A law proposed in parliament would allow girls as young as nine to be married. It is based on a school of Shia jurisprudence and would apply only to Shiite citizens. While the law is unlikely to pass, this is an indication that the secular nature of the Iraq regime is under challenge.

Iraqi forces continue to take remaining IS territory near the Syrian border, apparently with little resistance.

Analysis by John Jenkins finds that the failure of the Kurdish bid for independence has enhanced Iranian influence in the region.

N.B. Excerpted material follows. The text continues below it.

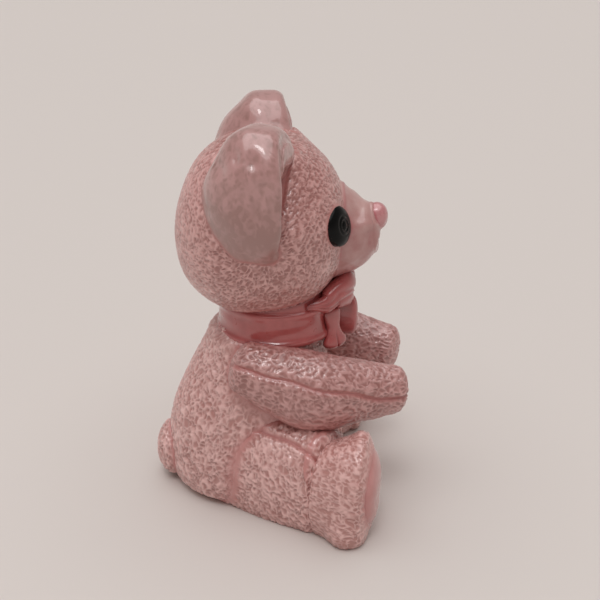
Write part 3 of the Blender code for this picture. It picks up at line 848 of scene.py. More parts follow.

And indeed, Iran will already receive oil from the Kirkuk fields



Monday, November 6, 2017

Update for Monday, November 6, 2017

U.S. soldier killed in a combat operation in Logar province, Afghanistan on Saturday is identified as 33-year-old Sgt. 1st Class Stephen B. Cribben. He was assigned to the 2nd Battalion, 10th Special Forces Group in Fort Carson, Colorado. The circumstances of the death have not been further described publicly.

Reports of civilian casualties in a NATO operation in Kunduz. There are conflicting reports on the number of casualties.

A district official in Faryab is assasinated.

The acting governor of Jawzan says IS is making gains in the province after defeating a rival Taliban faction. (IS in Afghanistan is really a branding of a breakaway faction of the Taliban. That they have any operational link with the group in Syria and Iraq is doubtful, particularly now that IS in that region has been reduced to a remnant.)

And indeed, the eradication of IS territorial control in Iraq continues with the rapid recapture of Quaim. IS still holds the town of Rawa and some remote desert outposts.

There are reports that Abu Bakr al-Baghdadi was in Rawa and has now fled to Syria, purportedly in a yellow taxi. (I'm not sure how anybody would know this. -- C)

Kurdistan PM Nechirvan Barzani offers a deal to hand over border controls and oil revenues to Baghdad in exchange for 17% of  the federal budget.

However, there are reports that the federal government is taking a harsher attitude, and may want to reduce or eliminate the prerogatives of the KRG.

Suicide bombers attack a Shiite mosque in Kirkuk, killing at least five.